The primary explanation for the temperature divide rests with the jet stream, a narrow high-speed high-altitude current of air which moves eastward across the northern hemisphere, oscillating between mid- and northern latitudes. Normally, the ridges and troughs of the jet stream tend to shift, allowing for warmer air below and colder air above to swing in and out of each region of the country. Beginning in late 2013, however, the jet stream became stuck. Thanks to a high-pressure system that sat over the northern Pacific and a low-pressure system in the upper Midwest, the jet stream spent the first half of 2014 swinging far north into Alaska and Canada, shooting south along the eastern edge of the Rockies into Texas and the Gulf of Mexico, and then returning north along the eastern seaboard. The West, which remained below the jet stream, stagnated with hot, dry air, while the Midwest was left unguarded from Arctic blasts.

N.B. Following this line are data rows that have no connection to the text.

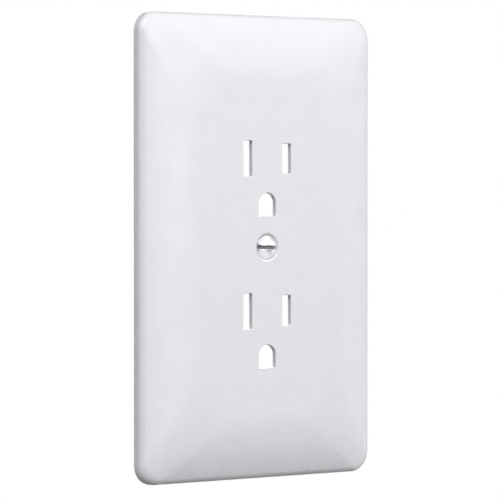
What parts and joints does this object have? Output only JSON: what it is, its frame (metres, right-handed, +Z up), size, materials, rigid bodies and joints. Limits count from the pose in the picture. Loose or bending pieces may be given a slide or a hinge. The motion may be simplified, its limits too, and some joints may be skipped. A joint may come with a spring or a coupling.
{
  "type": "duplex outlet wall plate cover",
  "caption": "Domed plastic wall plate that covers a duplex outlet, with plug openings in its flat middle, and a captive slotted screw that fastens it to the outlet's strap.",
  "frame": {"origin": "where the fixing screw's axis meets the wall plane", "axes": "+X to the right seen from the front, +Y into the wall along the screw, +Z up"},
  "size_m": [0.0748, 0.02, 0.119],
  "materials": {
    "white_plastic": "fine texture, low sheen",
    "plated_steel": "bright plated",
    "natural_nylon": "natural, slightly translucent"
  },
  "bodies": {
    "cover": {"cover_plate": "white_plastic"},
    "retainer": {"screw_retainer": "natural_nylon"},
    "screw": {"cover_screw": "plated_steel"}
  },
  "joints": [
    {"name": "screw_draw", "type": "slide", "parent": "cover", "child": "retainer", "axis": [0, -1, 0], "range_m": [0, 0.002]},
    {"name": "screw_turn", "type": "hinge", "parent": "retainer", "child": "screw", "pos_m": [0, 0, 0], "axis": [0, 1, 0], "continuous": true}
  ]
}
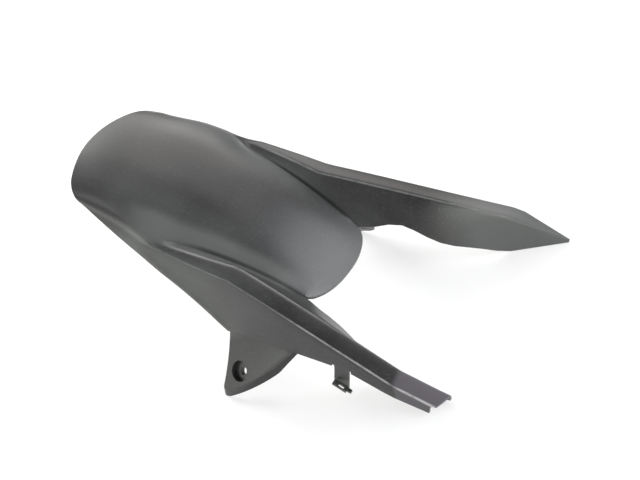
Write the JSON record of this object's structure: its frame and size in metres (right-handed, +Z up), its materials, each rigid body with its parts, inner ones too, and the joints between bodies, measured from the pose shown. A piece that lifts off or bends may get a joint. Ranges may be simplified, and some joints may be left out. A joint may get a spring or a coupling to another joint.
{
  "type": "motorcycle rear wheel hugger fender",
  "caption": "Moulded black plastic rear wheel hugger fender for a motorcycle, with two side skirts, a central tongue, two long fork arms, bolt lugs and a brake hose clip.",
  "frame": {"origin": "middle of the outline seen from above, on the surface that the fender rests on", "axes": "+X forward along the fender to the ends of its arms, +Y to the left side of the motorcycle, +Z up from the surface it rests on"},
  "size_m": [0.4538, 0.2846, 0.2319],
  "materials": {
    "moulded_plastic": "Unpainted black moulded plastic, matte, faded and lightly scuffed."
  },
  "bodies": {
    "root": {"rear_fender": "moulded_plastic"}
  },
  "joints": []
}
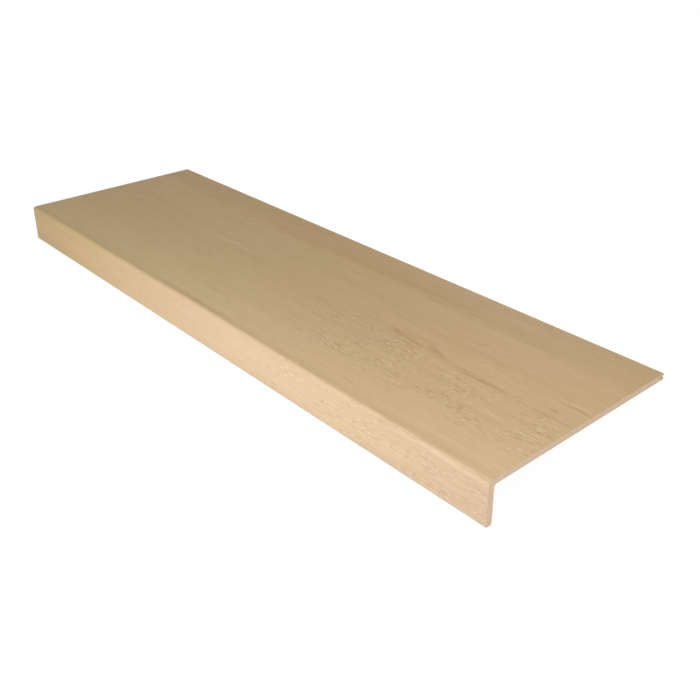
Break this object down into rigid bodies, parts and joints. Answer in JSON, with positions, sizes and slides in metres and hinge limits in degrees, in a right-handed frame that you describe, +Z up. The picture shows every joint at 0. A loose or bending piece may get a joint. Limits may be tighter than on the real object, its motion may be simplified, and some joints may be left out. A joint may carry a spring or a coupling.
{
  "type": "renovation stair tread",
  "caption": "Thin L-shaped board with a rounded nose folded down at the front and a groove along its back edge, glued over a worn step to renew its tread.",
  "frame": {"origin": "middle of the bounding box, on the floor that the nose's foot and the lower back edge stand on", "axes": "+X along the tread, +Y from the nose to the back edge, +Z up; the board leans 9.33 degrees down to the back, as it comes to rest unheld"},
  "size_m": [1, 0.305, 0.0559],
  "materials": {
    "oak_decor": "light oak decor, satin and finely pored, with a paler fibreboard core at the sawn ends"
  },
  "bodies": {
    "root": {"stair_tread": "oak_decor"}
  },
  "joints": []
}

Fortunately for still-drought-stricken California, it does not appear as though the jet stream will be returning to its 2014 rut in the near future, with NOAA forecasting above-average precipitation for California in the first few months of 2015. Don't celebrate too soon, however. The jet stream is just one factor in many that influence short-term climate phenomena and long-term climate trends. The U.S. Seasonal Drought Outlook from December indicates drought will likely persist or intensify in the Pacific Northwest, Great Basin, Four Corners region, and east into the lower plains. Current forecasts indicate continued above-average temperatures in the West for the first quarter of 2015.
Temperature outlook
In regards to the jet stream, this may be just the beginning of many more weird years ahead. Climate scientists are accumulating a growing body of evidence that suggests the quickly-heating Arctic is producing a wavier, stickier jet stream which encourages more persistent weather patterns. This past week, Jennifer Francis of Rutgers University and Stephen Vavrus of University of Wisconsin-Madison published their latest findings on "Arctic amplification" in Environmental Research Letters. "As the Arctic continues to warm faster than elsewhere in response to rising greenhouse-gas concentrations," explain Francis and Vavrus, "the frequency of extreme weather events caused by persistent jet-stream patterns will increase."
For the parched West, let's hope that doesn't mean 2014 on repeat.